## start

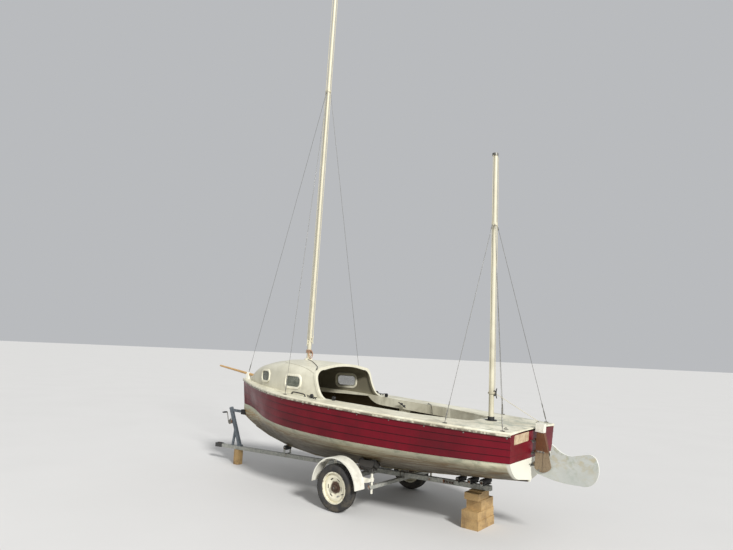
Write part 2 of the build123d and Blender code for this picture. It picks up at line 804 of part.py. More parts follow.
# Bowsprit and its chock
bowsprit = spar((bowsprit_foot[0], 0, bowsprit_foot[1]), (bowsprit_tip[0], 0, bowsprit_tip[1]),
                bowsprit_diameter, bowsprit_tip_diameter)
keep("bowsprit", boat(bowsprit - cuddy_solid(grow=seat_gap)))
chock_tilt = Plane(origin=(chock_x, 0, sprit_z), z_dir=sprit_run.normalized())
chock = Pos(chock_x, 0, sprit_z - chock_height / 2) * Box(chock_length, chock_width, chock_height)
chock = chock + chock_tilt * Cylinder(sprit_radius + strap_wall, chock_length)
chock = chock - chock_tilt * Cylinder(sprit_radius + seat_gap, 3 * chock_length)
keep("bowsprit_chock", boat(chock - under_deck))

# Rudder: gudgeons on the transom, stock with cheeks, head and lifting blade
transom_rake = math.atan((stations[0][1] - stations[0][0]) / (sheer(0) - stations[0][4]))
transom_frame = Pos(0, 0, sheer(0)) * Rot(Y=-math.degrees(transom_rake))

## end

> **Task details**:
Your task is to quote the listing above word for word.

> **Output below**:
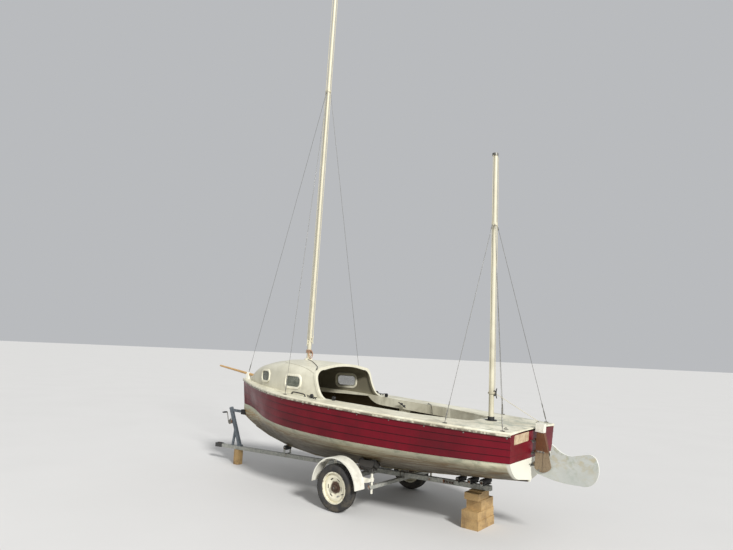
Write part 2 of the build123d and Blender code for this picture. It picks up at line 804 of part.py. More parts follow.
# Bowsprit and its chock
bowsprit = spar((bowsprit_foot[0], 0, bowsprit_foot[1]), (bowsprit_tip[0], 0, bowsprit_tip[1]),
                bowsprit_diameter, bowsprit_tip_diameter)
keep("bowsprit", boat(bowsprit - cuddy_solid(grow=seat_gap)))
chock_tilt = Plane(origin=(chock_x, 0, sprit_z), z_dir=sprit_run.normalized())
chock = Pos(chock_x, 0, sprit_z - chock_height / 2) * Box(chock_length, chock_width, chock_height)
chock = chock + chock_tilt * Cylinder(sprit_radius + strap_wall, chock_length)
chock = chock - chock_tilt * Cylinder(sprit_radius + seat_gap, 3 * chock_length)
keep("bowsprit_chock", boat(chock - under_deck))

# Rudder: gudgeons on the transom, stock with cheeks, head and lifting blade
transom_rake = math.atan((stations[0][1] - stations[0][0]) / (sheer(0) - stations[0][4]))
transom_frame = Pos(0, 0, sheer(0)) * Rot(Y=-math.degrees(transom_rake))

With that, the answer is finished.